At this time of Egyptian history — the third intermediate period — society’s elite class had shifted away from having their mummies put in ponderous stone sarcophagi in favor of these highly crafted, high art wooden coffins that were easier to hide from grave robbers
In a completely separate area of the Museum, The Egyptian Mummy Secrets and Science Gallery explores the science and history of mummification along with the general beliefs about death and the afterlife that drove Egyptian traditions and practices.
Among the displays in the Secrets and Science Gallery is the mummy of the priest Panehesy, whose special work was related to the Egyptian God of the Sun. He died about 2,800 years ago. The wall displays are typical of tomb art of the period.
Checking out the lid of the mummy case of Karnak priest Nebnetcheru is MIT economist Ariel Zucker, who was attending an academic conference dinner held in the Secrets and Science Gallery. The display explains the meaning of the artworks that cover the case.
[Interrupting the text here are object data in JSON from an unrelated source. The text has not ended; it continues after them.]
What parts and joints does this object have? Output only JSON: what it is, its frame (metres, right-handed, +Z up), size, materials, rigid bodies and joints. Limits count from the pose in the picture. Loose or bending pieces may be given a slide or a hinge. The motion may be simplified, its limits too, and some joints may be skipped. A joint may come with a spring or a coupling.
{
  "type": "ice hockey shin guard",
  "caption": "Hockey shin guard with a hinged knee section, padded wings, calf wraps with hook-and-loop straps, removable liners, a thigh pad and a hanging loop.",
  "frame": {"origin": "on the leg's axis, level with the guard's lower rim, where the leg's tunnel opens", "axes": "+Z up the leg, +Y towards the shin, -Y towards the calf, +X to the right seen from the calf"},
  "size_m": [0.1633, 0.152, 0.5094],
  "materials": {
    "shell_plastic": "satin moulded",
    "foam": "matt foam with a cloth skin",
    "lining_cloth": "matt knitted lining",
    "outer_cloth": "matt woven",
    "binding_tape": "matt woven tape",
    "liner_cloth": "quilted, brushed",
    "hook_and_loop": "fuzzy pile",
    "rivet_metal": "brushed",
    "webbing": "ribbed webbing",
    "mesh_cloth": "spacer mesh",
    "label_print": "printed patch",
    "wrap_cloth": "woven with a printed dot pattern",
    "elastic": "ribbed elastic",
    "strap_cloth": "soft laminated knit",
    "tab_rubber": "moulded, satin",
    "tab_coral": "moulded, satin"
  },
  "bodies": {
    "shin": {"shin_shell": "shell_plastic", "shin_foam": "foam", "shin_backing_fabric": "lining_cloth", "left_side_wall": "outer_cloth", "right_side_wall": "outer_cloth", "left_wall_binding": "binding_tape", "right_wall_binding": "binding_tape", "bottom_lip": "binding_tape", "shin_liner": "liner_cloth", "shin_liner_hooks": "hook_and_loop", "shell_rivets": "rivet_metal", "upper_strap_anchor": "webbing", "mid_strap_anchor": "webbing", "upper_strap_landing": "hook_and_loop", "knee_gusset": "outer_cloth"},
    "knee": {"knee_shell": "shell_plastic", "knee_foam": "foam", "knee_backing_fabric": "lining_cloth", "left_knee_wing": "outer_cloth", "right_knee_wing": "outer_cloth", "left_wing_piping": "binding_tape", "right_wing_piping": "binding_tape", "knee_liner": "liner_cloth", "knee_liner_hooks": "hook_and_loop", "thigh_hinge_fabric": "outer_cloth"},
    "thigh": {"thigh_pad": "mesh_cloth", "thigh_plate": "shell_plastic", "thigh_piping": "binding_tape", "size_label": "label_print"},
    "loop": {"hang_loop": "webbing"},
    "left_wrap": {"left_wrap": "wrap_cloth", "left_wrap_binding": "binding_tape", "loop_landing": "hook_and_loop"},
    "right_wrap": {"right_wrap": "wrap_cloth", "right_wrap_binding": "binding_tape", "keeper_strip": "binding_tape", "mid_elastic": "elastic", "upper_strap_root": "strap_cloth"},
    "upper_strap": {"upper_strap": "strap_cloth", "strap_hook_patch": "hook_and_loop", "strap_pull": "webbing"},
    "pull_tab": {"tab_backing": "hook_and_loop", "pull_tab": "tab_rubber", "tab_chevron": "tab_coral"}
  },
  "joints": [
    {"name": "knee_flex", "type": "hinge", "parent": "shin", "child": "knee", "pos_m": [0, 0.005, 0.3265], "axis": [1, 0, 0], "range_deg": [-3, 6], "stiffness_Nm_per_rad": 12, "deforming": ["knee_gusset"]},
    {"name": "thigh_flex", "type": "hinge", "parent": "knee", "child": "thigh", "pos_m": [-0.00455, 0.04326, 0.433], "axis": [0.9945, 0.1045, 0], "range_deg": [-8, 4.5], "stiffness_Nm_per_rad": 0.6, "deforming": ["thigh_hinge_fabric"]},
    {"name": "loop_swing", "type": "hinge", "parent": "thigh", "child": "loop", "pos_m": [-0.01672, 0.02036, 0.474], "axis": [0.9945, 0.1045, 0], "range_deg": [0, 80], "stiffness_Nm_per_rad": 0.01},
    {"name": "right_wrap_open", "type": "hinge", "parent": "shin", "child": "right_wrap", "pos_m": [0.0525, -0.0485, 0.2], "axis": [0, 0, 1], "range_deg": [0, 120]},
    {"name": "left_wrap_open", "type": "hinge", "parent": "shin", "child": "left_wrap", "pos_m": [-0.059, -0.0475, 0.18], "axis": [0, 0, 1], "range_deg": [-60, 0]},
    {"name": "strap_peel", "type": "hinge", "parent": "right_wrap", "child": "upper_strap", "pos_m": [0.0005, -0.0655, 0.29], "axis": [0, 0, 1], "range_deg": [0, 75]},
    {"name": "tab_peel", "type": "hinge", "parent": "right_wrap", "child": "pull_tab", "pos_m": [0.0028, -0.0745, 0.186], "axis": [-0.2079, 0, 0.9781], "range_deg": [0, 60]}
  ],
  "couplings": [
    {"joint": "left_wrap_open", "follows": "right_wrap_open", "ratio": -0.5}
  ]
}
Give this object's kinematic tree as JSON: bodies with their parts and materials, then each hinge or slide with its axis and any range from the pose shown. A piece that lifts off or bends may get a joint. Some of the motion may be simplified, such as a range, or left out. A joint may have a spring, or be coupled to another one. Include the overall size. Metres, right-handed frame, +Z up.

Another section features a mummy sporting a large “pectoral” artwork: a chest plate of drawings that speak to his life and the many deities whose blessings are asked to follow him on his way to the afterlife.
Gruesome but instructive of the mummification process is this unwrapped mummy. Bodies of the dead were carefully gutted of their organs and packed in salt to extract the moisture, making them as durable as smokehouse meat. The process was complicated and respectfully performed as a religious rite. Although a famed aspect of ancient Egyptian life, mummification was very expensive and largely confined to members of royalty and society’s upper crust.
The final containers in which mummies were interred ranged from ornate wooden coffins to carved stone sarcophagi and often the former within the latter. This is the limestone sarcophagus of the Egyptian priest Hapymenu. Priests, along with physicians and engineers, were some of the highest-status persons in Pharaonic life.